I believe myself to be a patriot, as was my father, grandfather, and great-grandfather before me. I love this country and served it willingly in Vietnam, as did my father in World War II, and my grandfather in World War I. As a veteran, as a patriot, as a Christian, and as a pastor, I am greatly concerned about the future our great country. God has placed these three concerns on my heart this morning:

First of all, as we stand before God, we should be gravely concerned about our nation’s willingness to initiate war. We have always responded to those who have attacked us and our allies throughout our history because we had to. The attackers were led by evil leaders reaching out to destroy a faith-filled and peace-loving people. But because of the very nature and gruesomeness of war, people of faith have always struggled with the dilemma of killing both those who attacked and those who were innocent bystanders including children. But today, people of faith must struggle with a new horror in our national history. We have chosen for the first time to attack a nation who not only did not attack us, but had no plan to do so. We are told that this is the new policy—that we will attack at our leaders’ discretion wherever and whenever they deem appropriate. We need not be concerned about the loss of world respect and prestige, because it is God to whom we must ultimately answer. We should pray daily that God will forgive us as a nation for initiating war and destruction and choosing it as a policy. Who are we to determine who will live and who will die, and when. God forgive us.

The second area of great concern for us as people of faith is freedom of religion and our nation’s willingness to repeat a historical error of the past. Once upon a time, there were certain people of faith and good intensions who attempted to make our country better by prohibiting the production and use of alcoholic beverages through the 18th Amendment to the Constitution. The 21st Amendment repealed the 18th. The lesson we learned was—morality cannot be legislated. Moral living is generated from the heart and the soul—not the law books. There are current calls by people today for another restrictive amendment which is based on religious fervor and religious preference. Restrictive amendments are contrary to our Constitution’s purpose of the granting of freedoms, and would further alienate us one from the other.

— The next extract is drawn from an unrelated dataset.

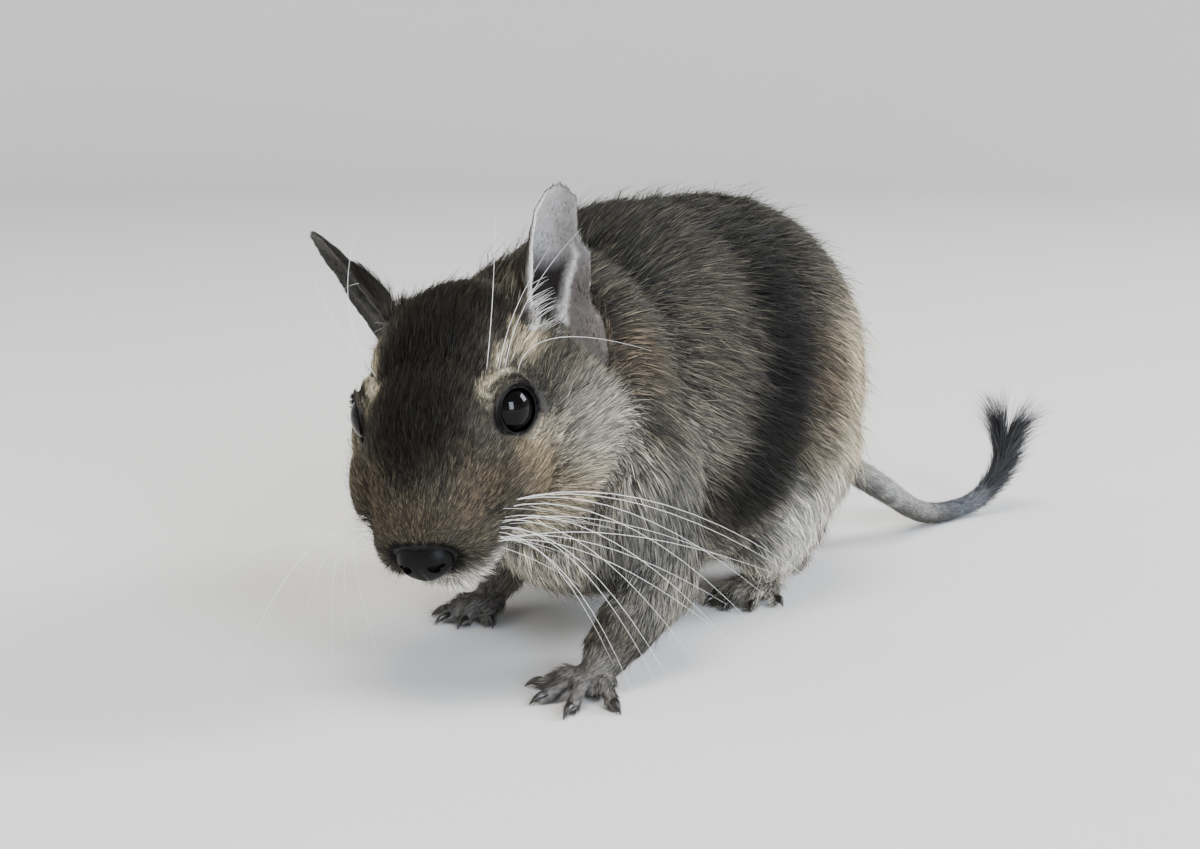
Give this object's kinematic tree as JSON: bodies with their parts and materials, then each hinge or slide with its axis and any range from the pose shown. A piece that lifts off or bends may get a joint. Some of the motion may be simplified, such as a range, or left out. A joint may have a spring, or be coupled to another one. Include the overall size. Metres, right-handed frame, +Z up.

The history of our country shows that immediately after our founding, the individual States began to legislate issues of morality and religious preference based on the majority’s religious interpretation. These laws stood for many years until our society, through its courts, finally faced the truth that legislating morality puts a religious bias into law thereby restricting freedom of religion.

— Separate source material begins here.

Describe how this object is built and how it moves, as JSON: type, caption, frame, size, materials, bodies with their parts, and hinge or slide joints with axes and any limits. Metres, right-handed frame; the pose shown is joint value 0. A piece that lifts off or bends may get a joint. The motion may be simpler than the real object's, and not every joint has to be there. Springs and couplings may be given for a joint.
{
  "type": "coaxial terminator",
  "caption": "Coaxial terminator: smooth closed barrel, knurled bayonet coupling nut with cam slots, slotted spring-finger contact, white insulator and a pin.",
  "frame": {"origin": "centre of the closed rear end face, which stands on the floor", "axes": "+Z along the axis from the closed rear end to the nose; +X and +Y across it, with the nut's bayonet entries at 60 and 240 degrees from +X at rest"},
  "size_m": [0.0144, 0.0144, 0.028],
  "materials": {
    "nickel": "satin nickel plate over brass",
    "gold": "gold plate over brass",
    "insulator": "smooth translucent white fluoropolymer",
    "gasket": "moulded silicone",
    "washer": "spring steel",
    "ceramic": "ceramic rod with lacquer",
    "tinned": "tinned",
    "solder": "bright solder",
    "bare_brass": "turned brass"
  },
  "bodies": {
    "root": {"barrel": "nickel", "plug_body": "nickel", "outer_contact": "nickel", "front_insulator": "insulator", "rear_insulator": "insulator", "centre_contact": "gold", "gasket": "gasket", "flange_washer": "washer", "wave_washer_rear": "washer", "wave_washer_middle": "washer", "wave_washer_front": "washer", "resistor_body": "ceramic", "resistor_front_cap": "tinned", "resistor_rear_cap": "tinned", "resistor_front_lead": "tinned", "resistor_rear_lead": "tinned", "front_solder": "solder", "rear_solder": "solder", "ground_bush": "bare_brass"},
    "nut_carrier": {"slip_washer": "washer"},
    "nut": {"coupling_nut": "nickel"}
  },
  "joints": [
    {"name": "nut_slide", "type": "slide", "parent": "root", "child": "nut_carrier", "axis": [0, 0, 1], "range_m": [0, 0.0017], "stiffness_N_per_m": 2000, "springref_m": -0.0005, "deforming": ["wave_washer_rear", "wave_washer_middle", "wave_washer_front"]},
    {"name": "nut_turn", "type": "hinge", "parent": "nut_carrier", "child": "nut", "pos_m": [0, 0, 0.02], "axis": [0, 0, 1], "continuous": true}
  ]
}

The third area of concern for us is that of the dispossessed, the marginalized, and the needy. Our great-great grandfathers assumed that the white protestant male majority should rule in all things public. They had forgotten about God’s call on our lives to be an advocate for the marginalized, the unloved, and the poor in our great nation.

Historically, the minorities were seen as being morally deficient. Our Scripture was even used to keep them in their “proper place.”

 At one time, women were restricted from voting, or from receiving equal pay and promotion; they were restricted in their career choices and were prohibited from being pastors or being ordained. My grandmother remembered the days before the 19th Amendment when she and her sisters were not permitted to cast ballots. I remember radio preachers preaching that women were morally deficient because of Eve in the Garden of Eden making a wrong moral decision for all time, and being the cause of man’s downfall.

At one time, Black Americans were forced into slavery and designated as being the equivalent of 2/3 of a white man. I remember my grandmother, bless her heart, referring to the moral deficiencies of the Black race as late as the 1960s by saying, “they just can’t help themselves, that’s the way they are.”

At one time, in the community and schools in which I was brought up, there were strange or different persons in our midst. A few kids smelled very badly, another kid would unexpectedly fall to the floor in an epileptic seizure, there were kids with handicapping conditions, there were effeminate kids, some of whom probably had different orientations, all of which were considered morally deficient. We would think to ourselves, in our limited and immature way, that they were like that because God made them that way for some reason. Nevertheless, we did not treat them well or with respect. God forgive us. Hopefully, we are now much more sensitive.

Jesus said, “Inasmuch as you have done unto one of these—the least of my brethren—you have done it unto me.” Hence, there were times when our nation restricted Jesus, and at other times offered him equal treatment. Jesus, while on earth, ate with the sinners and fellowshipped with the despised Samaritans. Is not God calling us to be in ministry and fellowship with today’s marginalized and despised?

In response to Jesus’ call to “come unto me all you who are heavy laden…” The United Methodist Church has chosen the theme of “open hearts, open minds, open doors” in an effort to point us to a “more perfect way” to use a phrase from the Apostle Paul.

The “more perfect way” is to be more Christ-like in our approach and our openness to other people and their ideas, including our openness to the disenfranchised, the minorities and those that may still be called morally deficient. The “more perfect way” is to be more Christ-like in our willingness to turn the other cheek and not to seek retribution and violence as a way to solve our human problems.

Think of where we might have been today with our Muslim neighbors if we as a nation had exercised the teachings of Jesus Christ. Think of where we might have been today if we would have exercised the attitude of an “open heart” and an “open mind.” Think where we might have been today with our Muslim neighbors  if we had exercised respect and sought understanding as opposed to flexing our superpower muscles. My grandmother always used to say that one can attract more flies with honey than with vinegar. Kind of sounds like a Christian principle, doesn’t it?

The writer of Hebrews tells us this morning, “Therefore, strengthen the hands that are weak and the knees that are feeble, and make straight paths for your feet, so that the limb (or part of the body) which is lame may not be put out of joint, but rather be healed. Pursue peace with all men, and the sanctification without which no one will see the Lord. See to it that no one is forbidden the grace of God, and that no root of bitterness springs up to cause trouble.”

There are many angry and loud people today shouting many angry and hateful words towards persons they do not even know. Let us determine to be responsive to God’s Holy Spirit each day as it seeks to empower us with the words of hope, the words of love, the words of grace, and the words of peace.

God, we thank you this day for our great nation. Forgive us where we see only human means of eliminating problems. Help us to turn anew to you as the source of supply, the source of our wisdom, the source of righteousness, and the source of all morality. In the name of Jesus Christ, the Lord and the Savior to whom we offer honor and glory and praise. Amen.